Junior often has an easier job search than Mom and Dad these days. Internet, hypertext, C++ programming language? No problem. “Young men and women proved adept at moving into occupations that were expanding and had high wages,” economists John Tyler, Richard Murnane and Frank Levy found in a new study of college grads from the 1980s. The demand for skills is so intense that Jackson State Community College in Tennessee will soon teach manufacturing technology 24 hours a day, seven days a week. While adults sweat the loss of lifetime jobs, students have learned to fear obsolescence. They don’t ask about long-term commitments but about challenges, says University of Nebraska placement officer Geri Cotter. “They really worry about being bored,” Cotter adds. “They’re afraid of the mundane.”

And they’re very career-oriented. Chad Baldwin may not have done his career any favors studying liberal arts at Miami of Ohio. But between Spanish classes, he hung around the computer lab.

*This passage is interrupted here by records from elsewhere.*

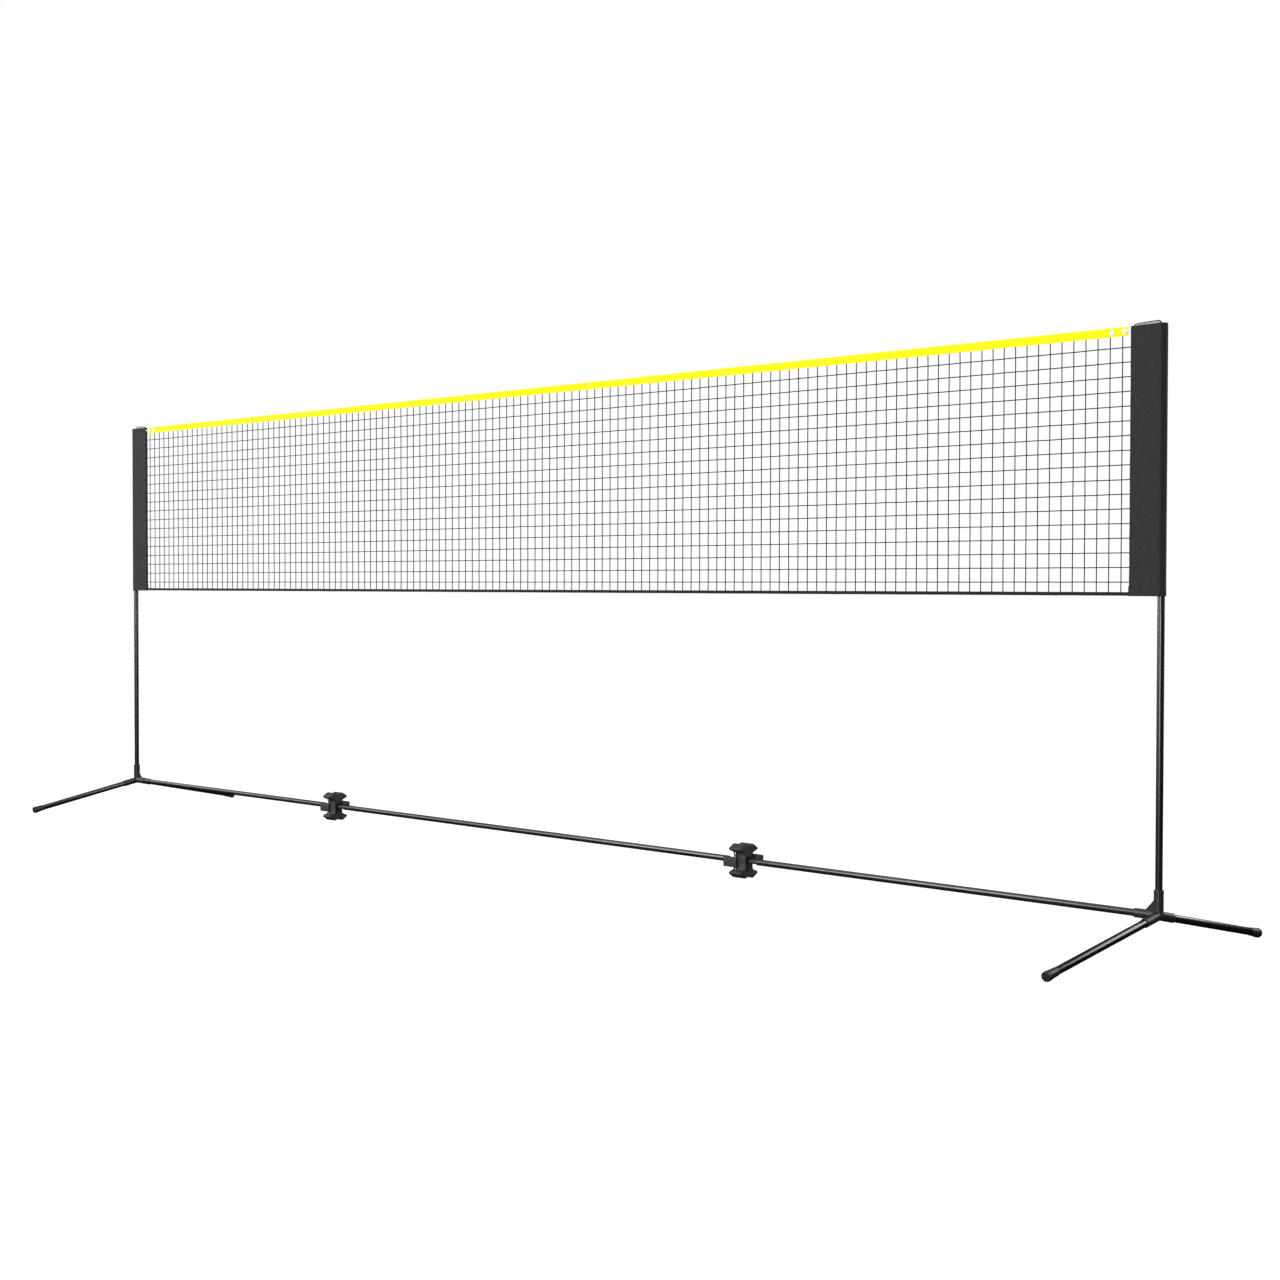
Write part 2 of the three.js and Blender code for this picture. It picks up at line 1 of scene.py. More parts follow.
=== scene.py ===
"""Looks of a portable sports net on a folding ground frame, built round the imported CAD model.
Metres, +Z up, +X along the net. Rigid pieces are finer copies of their CAD nodes, with rounded edges;
the netting, tapes and sleeves are made as thread, folded binding and sewn cloth."""
import json
from math import asin, cos, hypot, pi, radians, sin

import bmesh
import bpy
import numpy as np
from mathutils import Matrix, Vector


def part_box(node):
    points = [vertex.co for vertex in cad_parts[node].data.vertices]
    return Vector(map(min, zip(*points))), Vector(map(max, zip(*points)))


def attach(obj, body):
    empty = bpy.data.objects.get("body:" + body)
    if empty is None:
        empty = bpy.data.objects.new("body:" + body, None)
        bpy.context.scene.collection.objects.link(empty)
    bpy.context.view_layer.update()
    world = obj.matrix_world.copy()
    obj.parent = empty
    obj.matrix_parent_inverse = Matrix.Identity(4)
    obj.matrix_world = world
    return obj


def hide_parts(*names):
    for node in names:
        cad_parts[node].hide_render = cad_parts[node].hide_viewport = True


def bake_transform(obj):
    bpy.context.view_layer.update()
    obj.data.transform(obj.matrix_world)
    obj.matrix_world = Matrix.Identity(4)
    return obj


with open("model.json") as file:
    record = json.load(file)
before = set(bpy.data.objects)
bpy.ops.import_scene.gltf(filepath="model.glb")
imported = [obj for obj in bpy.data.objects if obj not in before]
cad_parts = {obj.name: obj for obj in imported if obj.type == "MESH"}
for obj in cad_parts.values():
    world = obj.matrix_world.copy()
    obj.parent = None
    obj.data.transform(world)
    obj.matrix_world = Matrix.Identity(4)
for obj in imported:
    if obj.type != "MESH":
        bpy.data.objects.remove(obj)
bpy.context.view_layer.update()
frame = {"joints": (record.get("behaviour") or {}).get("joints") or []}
scene = bpy.context.scene
moved = Matrix.Translation

# ------ sizes
MM = 0.001
SIDES = {"right": 1, "left": -1}
ROUND = 64  # sides of a turned piece
FINE_ROUND = 32  # sides of a fastener
EDGE = 0.35 * MM  # usual rounding of a metal edge
TUBE_WALL = 1.2 * MM
UPPER_WALL = MM
HEIGHT_STEPS = 6  # between the seven height holes of a mast
MESH_PITCH = 38 * MM
TWINE_R = 1.55 * MM
CLOTH = 0.9 * MM  # thickness of the sleeve's cloth


def centre(node):
    low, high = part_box(node)
    return (low + high) / 2


def size(node):
    low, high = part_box(node)
    return high - low


BAR_Z = centre("center_bar").z
BAR_R = size("center_bar").z / 2
POLE_X = centre("right_lower_mast").x
FOLD_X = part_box("net_middle")[1].x  # where the net creases when the frame folds
FOLD_ZONE = 33 * MM  # half the width of the net that bends round a fold
SEAM_X = 27 * MESH_PITCH  # between the middle netting and an end's, halfway between two strings
NET_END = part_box("net_right")[1].x
TRAVEL = -next(j for j in frame["joints"] if j["name"] == "net_height")["range_m"][0]

# ------ camera, light and floor
CAMERA_PLACE = (5.6306, -4.6914, 0.957)
CAMERA_YAW = radians(46.884)
CAMERA_DIP = radians(1.475)
CAMERA_ROLL = radians(0.096)
CAMERA_LENS = 59.70  # on a 36 mm sensor


def placed(name, data):
    """A new object in the scene."""
    made = bpy.data.objects.new(name, data)
    scene.collection.objects.link(made)
    return made


def skinned(name, verts, faces, corners=()):
    """An object from points and faces, with the (u, v) of each face's corners in turn."""
    mesh = bpy.data.meshes.new(name)
    mesh.from_pydata([tuple(v) for v in verts], [], faces)
    if corners:
        layer = mesh.uv_layers.new(name="cloth")
        layer.data.foreach_set("uv", np.array(corners, np.float32).ravel())
    return placed(name, mesh)


def add_camera():
    data = bpy.data.cameras.new("camera")
    data.sensor_width = 36
    data.lens = CAMERA_LENS
    data.clip_end = 200
    camera = placed("camera", data)
    turn = Matrix.Rotation(CAMERA_YAW, 4, "Z") @ Matrix.Rotation(pi / 2 - CAMERA_DIP, 4, "X")
    camera.matrix_world = moved(CAMERA_PLACE) @ turn @ Matrix.Rotation(CAMERA_ROLL, 4, "Z")
    scene.camera = camera


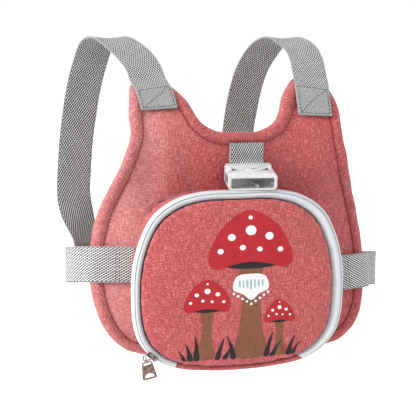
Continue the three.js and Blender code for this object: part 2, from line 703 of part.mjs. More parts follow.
const part = new THREE.Group();
const joint = 4 * GAP / (2 * (POUCH.width + POUCH.height)); // gap between tape ends and hinge
const left = sideStrapRows(-1, LEFT_SIDE, SIDE.leftUp);
const right = sideStrapRows(1, RIGHT_SIDE, SIDE.rightUp);
part.add(named('back_panel', backPanel(), CLOTH));
part.add(named('edge_binding', edgeBinding(), CLOTH));
const leftOver = shoulderStrapRows(-1, 'left', SHOULDER.leftSewn, left);
const rightOver = shoulderStrapRows(1, 'right', SHOULDER.rightSewn, right);
part.add(named('shoulder_strap_left', webbing(leftOver, 62), GREY_WEBBING));
part.add(named('shoulder_strap_right', webbing(rightOver, 62), GREY_WEBBING));
part.add(named('side_strap_left', webbing(left, 44), GREY_WEBBING));
part.add(named('side_strap_right', webbing(right, 48), GREY_WEBBING));
part.add(named('chest_buckle', chestBuckle(), WHITE_PLASTIC));
part.add(named('pouch_gusset', pouchGusset(), CLOTH));
part.add(named('pouch_front', pouchFront(), CLOTH));
part.add(named('zip_tape_outer', bandStrip(TAPES.from, TAPES.to, 40, 0, TAPES.outer), GREY_TAPE));
part.add(named('zip_tape_inner', bandStrip(TAPES.from, TAPES.to, 40, TAPES.inner, 1), GREY_TAPE));
part.add(named('zip_coil', zipCoil(TAPES.from, TAPES.to, TAPES.split), GREY_TAPE));
part.add(named('bottom_hinge', bandStrip(TAPES.to + joint, 1 + TAPES.from - joint, 14, 0, 1), CLOTH));
part.add(named('zip_slider', zipSlider(), ZIP_METAL));
part.add(named('zip_pull', zipPull(), ZIP_METAL));
part.add(named('leash_buckle', leashBuckle(), WHITE_PLASTIC));
part.add(named('leash_tab', webbing(leashTabRows(), 42), GREY_WEBBING));
part.position.copy(shoulderLine()).negate();
export default part;
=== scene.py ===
# Looks of a toddler harness backpack: coral canvas, grey webbing, a zipped pouch and a leash buckle.
# Sizes are in millimetres in the pack's own frame: X along the panel's width, Y from the pouch towards
# the wearer's chest, Z up from the panel's bottom edge. locate() turns them into the frame's metres.
import json
import math

import bmesh
import bpy
import numpy as np
from mathutils import Matrix, Vector
from mathutils.bvhtree import BVHTree

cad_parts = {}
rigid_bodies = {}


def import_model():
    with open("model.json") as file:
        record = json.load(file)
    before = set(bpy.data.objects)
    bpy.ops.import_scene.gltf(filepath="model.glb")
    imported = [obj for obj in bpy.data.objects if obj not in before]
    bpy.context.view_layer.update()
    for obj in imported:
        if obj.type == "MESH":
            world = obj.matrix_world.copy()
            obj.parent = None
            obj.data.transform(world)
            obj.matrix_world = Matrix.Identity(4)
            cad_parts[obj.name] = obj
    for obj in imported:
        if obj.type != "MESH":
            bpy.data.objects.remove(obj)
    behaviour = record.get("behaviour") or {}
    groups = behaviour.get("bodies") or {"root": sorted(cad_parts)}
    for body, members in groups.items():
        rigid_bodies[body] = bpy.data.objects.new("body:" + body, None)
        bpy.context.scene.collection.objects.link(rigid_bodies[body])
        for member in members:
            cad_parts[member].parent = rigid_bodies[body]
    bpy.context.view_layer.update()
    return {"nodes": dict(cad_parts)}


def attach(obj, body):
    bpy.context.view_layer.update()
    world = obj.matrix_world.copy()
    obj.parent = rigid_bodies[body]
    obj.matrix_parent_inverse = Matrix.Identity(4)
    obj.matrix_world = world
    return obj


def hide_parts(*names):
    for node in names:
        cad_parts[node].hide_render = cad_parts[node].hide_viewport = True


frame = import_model()
nodes = frame["nodes"]

MM = 0.001
ORIGIN = np.array([-16.625, 72.719, 265.2])  # the shoulder line, in the pack's own frame

# Driving dimensions, as in the solids
GAP = 0.3
SOFT_GAP = 0.8
PANEL_WIDTH, PANEL_HEIGHT, PANEL_THICKNESS = 242, 233.5, 5
PANEL_WRAP, PANEL_LEAN, PANEL_SAG = 27, 30, 5
BINDING_WIDTH, BINDING_THICKNESS = 8.5, 1
WEBBING_WIDTH, WEBBING_THICKNESS = 30, 1.6
SHOULDER_ROOT, LEFT_SEWN, RIGHT_SEWN, SHOULDER_RISE = 66, 24, 31, 32.5
LEFT_UP, RIGHT_UP = 82, 66
LOOP_DEPTH, LOOP_SHIFT, LOOP_SPACING, LOOP_UP = 116, -40, 69, 57
POUCH_WIDTH, POUCH_HEIGHT, POUCH_DEPTH, POUCH_UP, POUCH_SHIFT = 178, 147, 30, -1, -8
SEAM_WIDTH, SEAM_TOP = 168, 143
BAND_ROLL, BAND_LEFT, BAND_RIGHT, BAND_TOP, BAND_BOTTOM = 8, 7, 11, 7, 5
CHEST_LENGTH, CHEST_POCKET = 50, 9
LEASH_SHIFT, LEASH_PITCH, LEASH_YAW, LEASH_BAR = 4.5, 10, 7, 3
LEASH_WIDTH, LEASH_HEIGHT, LEASH_NECK_HEIGHT = 39.6, 13.6, 6.6
TAPE_FROM, TAPE_TO = 0.121, 0.877
GUSSET_CORNER = 0.663  # share round the pouch of its upper left corner
PRINT_MIDDLE = (-11, 72)  # across and up
PRINT_LIFT = 0.14  # how far the ink stands off the pad
TAB_WIDTH = 28
TAB_TUCK = 0.3  # how far the tab's top goes under the binding
PULL_PIVOT = np.array([-86.085, -36.24, 13.109])
PULL_LEAN = math.radians(11)
PLATE_LENGTH = 24  # of the pull, from its link down
PLATE_FLARE, PLATE_RAISE, LINK_RAISE = 0.13, 0.1, 2.3
GUSSET_LENGTH, GUSSET_DEPTH = 560, 31  # flat sizes of the gusset's cloth
BAND_LENGTH = 545  # once round the zip band
FLOOR_LEVEL = -260  # the pack is held up well above the floor
FLOOR_SIZE = 14  # in metres
CAMERA_AZIMUTH, CAMERA_ELEVATION = math.radians(-15), math.radians(8)
CAMERA_PLACE = (-268.0, -903.4, 259.4)
SENSOR_WIDTH, FOCAL_PIXELS, PICTURE_WIDTH = 36, 1150, 416
FACING = SOFT_GAP + BINDING_THICKNESS
ON_BINDING = FACING + SOFT_GAP + WEBBING_THICKNESS / 2
HALF_PANEL = PANEL_WIDTH / 2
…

When he won an internship at Chicago ad agency J. Walter Thompson, he used his summer to look into the future. “I figured interactive advertising was going to be a hot area,” he concluded. The CD-ROM he produced for his senior project helped persuade J. Walter Thompson/Interactive Enterprise in San Francisco to snap him up at premium pay. Now, Baldwin spends his days–and nights–designing the Web sites companies erect to tout themselves online. It’s a job that didn’t exist in an industry that didn’t exist when the 22-year-old started college.

Americans’ gnawing sense of ill-being is understandable–and ideal political fodder. But fear may be a lagging indicator. After years of layoffs, marque names like Boeing and Delta Air Lines are looking to hire again. By 2003, the University of Michigan projected last month, U.S. automakers will take on more than 200,000 workers. When those old-line jobs come back, though, they won’t be immune to the technoshocks that make job security an outdated expectation. The MTV crowd can live with that. Their parents will have a tougher time.